THE ASSOCIATED PRESS
April 26, 2021 at 14:10 JST
In this Feb. 9, 2018, file photo, the 65,000-tonne HMS Queen Elizabeth, the largest warships ever built for the Royal Navy of the United Kingdom, arrives at the British territory of Gibraltar. (AP Photo)
LONDON--A fleet of British warships and military aircraft billed as the “largest concentration of maritime and air power to leave the U.K. in a generation” will depart next month for visits to India, Japan, South Korea and Singapore, in a display of Britain’s ambition to exert a much stronger presence in Asia.
New aircraft carrier HMS Queen Elizabeth, the most powerful surface vessel in the Royal Navy's history, will set sail next month for Asia with eight fast jets on board. It will be accompanied by six Royal Navy ships, a submarine armed with Tomahawk cruise missiles, 14 naval helicopters and a company of Royal Marines.
Defense Secretary Ben Wallace said Monday the mission aims to show that Britain is “not stepping back but sailing forth to play an active role in shaping the international system.”

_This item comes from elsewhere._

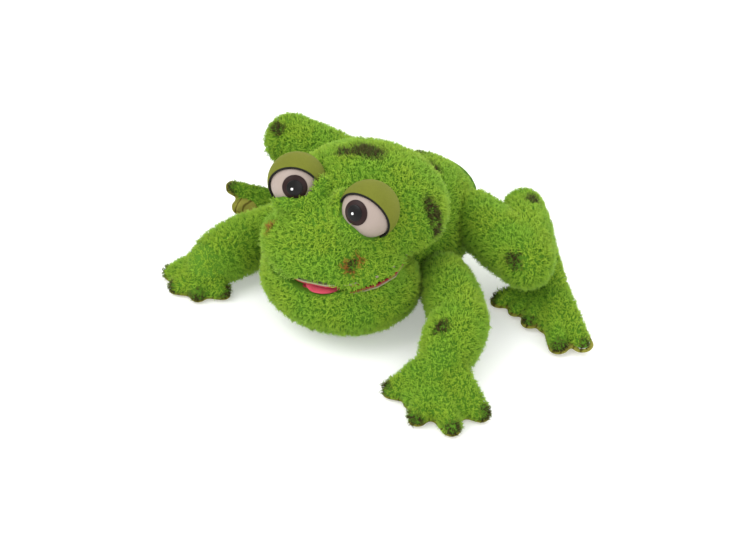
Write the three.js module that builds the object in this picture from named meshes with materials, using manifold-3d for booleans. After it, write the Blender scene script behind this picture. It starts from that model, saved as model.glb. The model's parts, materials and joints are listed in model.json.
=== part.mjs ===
// Plush frog hand puppet, as an assembly of sewn and stuffed pieces.
// Millimetres, +Z up. The frog looks along -Y and its own left side is +X.
// The origin is the centre of the flat belly panel that the puppet rests on.
import * as THREE from 'three';
import { mergeVertices } from 'three/addons/utils/BufferGeometryUtils.js';
import Module from 'manifold-3d';

const wasm = await Module();
wasm.setup();

// ---- Driving dimensions -------------------------------------------------------------------
const PILE_CLOTH = 3;        // thickness of the backed pile fabric
const LINING = 1.5;          // thickness of the sleeve and palate cloth
const SEWN_GAP = 0.5;        // gap kept between pieces that are sewn or glued together
const JOINT_GAP = 1.3;       // gap round the ball of a limb joint
const NECK_REACH = 0.84;     // radius of a limb where it meets a joint ball, as a share of the ball
const BARREL = 2.5;          // how much fuller than its ends' balls a limb's middle is
const ARM_GAP = 4.8;         // gap kept between the head and the space an upper arm sweeps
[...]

“When our Carrier Strike Group sets sail next month, it will be flying the flag for Global Britain--projecting our influence, signalling our power, engaging with our friends and reaffirming our commitment to addressing the security challenges of today and tomorrow,” Wallace said in a statement.
The deployment is expected to last about six months and visit more than 40 countries. Wallace is expected to reveal more details to Parliament later Monday.
Last month, Prime Minister Boris Johnson announced that the Indo-Pacific region will become Britain’s defense and foreign policy focus as the U.K. reconsiders its place in the world order after leaving the European Union.
Johnson had planned to visit India to boost trade and investment ties as part of that plan, but he was forced to cancel the trip as the coronavirus pandemic worsened in India.
The Defense Ministry said the military deployment will help deepen security and political ties and support Britain's exports and international trade.